28 Ekim 2016 Cuma

DİVAN-I KEBİR 3 CİLT 410 İNCİ BEYİT

(Hazreti Mevlana aşkı ve Şems Hazretlerini anlatıyor)
410-  O kazandan ( Allah’ın ve sofilerle bir arada olduğu helva kazanından) ağza bir lokma helva düştü mü binlerce kafatası kâsesi, gökyüzünde kurulan o sofraya çekilip (Dünyadan) gider.

Doğuya da bir uğultu-bir gürültüdür, düştü, batıya da;
Padişahlar padişahı helva verince hal, böyle olur zaten.

Mutfaktan, melekler, gökyüzünde helva pişirdiler diye birbiri ardınca elçiler gelmede.

Beden helva yiyince abdesthaneye (Tuvalete-helâya) gider;
Fakat can helva yedi mi Arşa (Göğün en yüksek katına) yükselir.

Ey can, gönül kazanının çevresinde, başını ayak yap da kepçe gibi dön-dolaş.
Dön-dolaş da ağzına bir kepçe (Kazan kepçesi) dolusu helva girsin, ağzın helvayla dolsun.

Helva hevesiyle kazan gibi yanıp kararan gönül, lütfa (İyiliğe), kereme (Soyluluğa, büyüklüğe, ululuğa, asalete) uğrar, ona ekmek yerine helva bağışlarlar.

Sus!
Tanrı ver demedikçe yüzlerce alıcıya bir arpa kadar bile helva sunulmaz.

Sevgilim gitti, armağan olarak bana, sapsarı bir yüz, yaşlarla dolu gözler, vah yazıklar olsun demeler kaldı.

İki gözüm de yaşlar içinde;
Çünkü Fırat ırmağı da o gözleri yurt edindi, Kevser havuzu da, cana canlar katan abıhayat da.

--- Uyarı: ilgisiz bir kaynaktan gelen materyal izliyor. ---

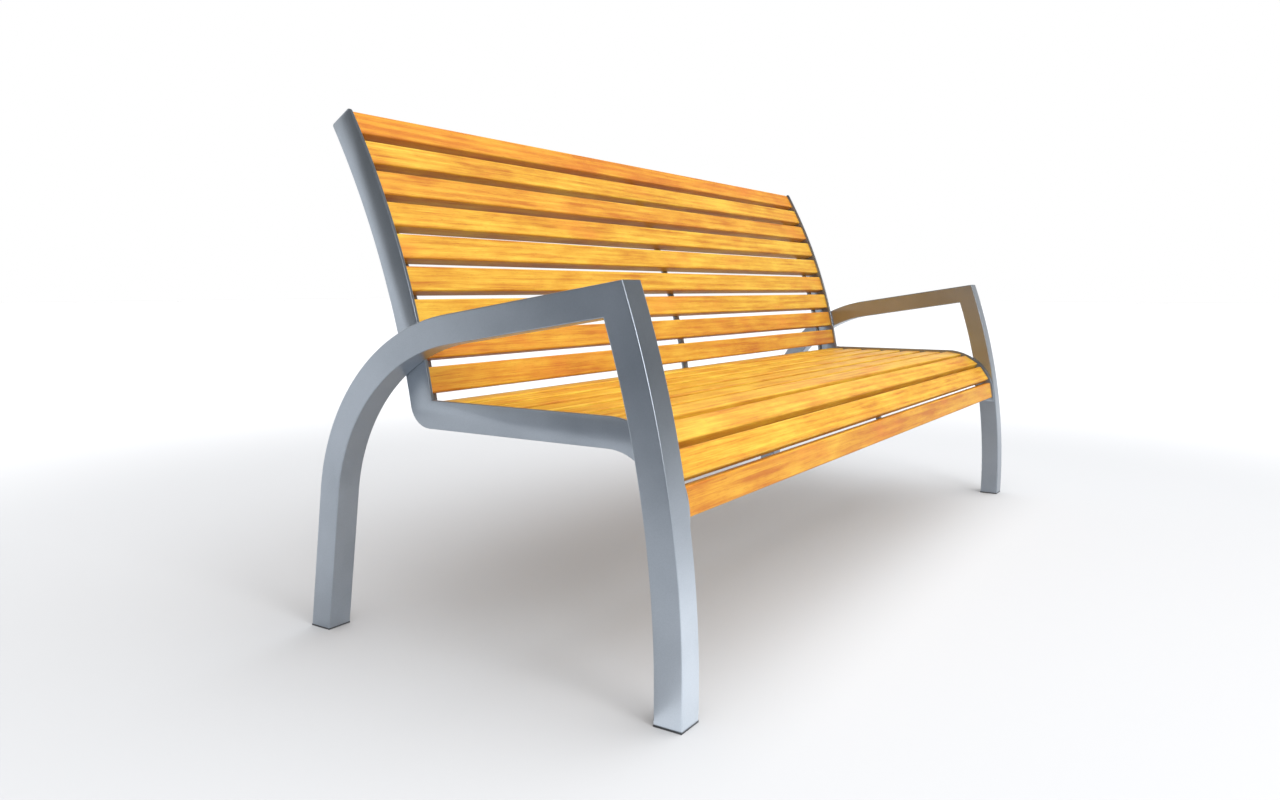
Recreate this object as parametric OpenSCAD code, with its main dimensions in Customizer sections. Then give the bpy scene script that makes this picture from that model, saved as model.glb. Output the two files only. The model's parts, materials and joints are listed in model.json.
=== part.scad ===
// Slatted garden bench: two bent square-tube end frames, two curved side plates,
// and timber slats screwed from behind to three flat steel strips.
// Frame: +Z up, X along the bench, the front towards -Y, origin on the floor at the centre.

/* [Bench] */
// Length over the two end frames
bench_length = 1800; // [1400:10:2200]
// Depth over the feet
bench_depth = 749; // [700:1:900]

/* [End frames] */
// Outside size of the square tube
tube_size = 45; // [36:0.5:54]
// Wall of the square tube
tube_wall = 3; // [2:0.5:4]
// Height of the front corner of the arm
arm_height = 593; // [540:1:680]
// Fall of the arm towards the back, in degrees
arm_slope = 8.8; // [4:0.1:12]
// Forward lean of the rear leg, in degrees
rear_lean = 8.6; // [4:0.1:12]
// Outside radius of the bend from arm to rear leg
rear_bend_r = 355; // [250:1:380]
// Bow radius of the front leg, on its front face
front_bow_r = 1622; // [1300:1:2400]
// Height at which the front leg stands furthest forward
front_bow_z = 48; // [0:1:150]
// Thickness of the glide under each leg
glide_t = 3; // [2:0.5:10]
// Length of the glide's plug inside the tube
glide_plug = 16; // [8:1:30]

/* [Side plates] */
// Thickness of the side plates
plate_t = 6; // [4:0.5:10]
// Depth of the side plates under the seat
rail_depth = 46; // [42:0.5:60]
// Depth of the side plates behind the back
upright_depth = 48; // [44:0.5:60]
// Front of the side plates behind the front face of the leg
plate_setback = 3; // [0:0.5:10]
// Outer radius of the side plates where the seat rolls over at the front
rollover_r = 131; // [120:1:150]
// Straight end of the side plates below the rollover
rollover_tail = 10; // [0:1:30]
// Front of the side plates to the inner corner of seat and back
seat_depth = 471; // [440:1:540]
// Bow radius of the back, on the front edge of the side plates
back_r = 1437; // [1200:1:2000]
// Height above the floor of the centre of that bow, which sets the recline
back_centre_z = 154; // [100:1:260]
// Radius of the rear lower corner of the side plates
corner_r = 40; // [20:1:60]
// Rounding of the top end of the side plates
plate_end_r = 4; // [1:0.5:8]

/* [Slats] */
// Height of the seat surface
seat_height = 400; // [380:1:450]
// Width of a slat
slat_w = 42; // [36:0.5:42]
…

Ucu-bucağı bulunmayan defineye, güzellik, alım madenine ulaşmışken yüzüm, neden kuyumculuk (Alıp-satma aradan kâr etme işini neden) etmez bilmem ki?
                          ***   
DİVAN-I KEBİR 3 CİLT MEVLÂNÂ CELÂLEDDİN
Hazırlayan: Abdulbaki GÖLPINARLI
KÜLTÜR BAKANLIĞI YAYINLARI/1385
                         ***
Neler öğrendik;
1.    Vücudumuzdan çok daha fazla canımızın ihtiyacı olan gıdayı bulmamız, almamız, tattırmamız, yedirmemiz gerektiğini öğrendik.
2.    Canımızın tatlı gıdasını Allah’ın kendi emirlerini yapanlara, yasaklarından çekinenlere, şüpheli olanlardan uzak duranlara verdiğini, ikram ettiğini öğrendik.
3.    Allah ağzımıza tatlılık vermiyorsa bir şeyleri yanlış yaptığımızı, yanlış yerde olduğumuzu, yanlış önder seçtiğimizin farkına varmamız gerektiğini öğrendik.
4.    Allah’ın emirlerini doğru anlatmayan, kendi isteklerini Allah’ın emri gibi söyleyen, yaptıran İblis gibi huzurdan kovulur.
5.    İblisin bile tövbe kapısından ayrılmadığını bilenler yanlışlarından hemen tövbe ederek döneceklerini, Allah’ın affına sığınarak ecel gelmeden doğru yolu bulabileceklerini öğrendik.
6.    Tövbe kapısından içeriye pişman olanların, Allah’a çok yalvararak ve ağlayarak niyetinde temiz ve kararlı olanların alındığını öğrendik.
                               *
İşte böyle yaren;
Şems Hazretlerinin Allah’ın hazinelerinin yetkilisi olduğunu, Hazreti Mevlana’nın bu hazinelerden bir şey istemediğini, bu hazinelerin emanet edildiği Tebrizli Hazreti Şems’in yüzünü görmekten başka bir isteği olmadığını, işin ticaretiyle ilgilenmediğini öğrendik, anladık.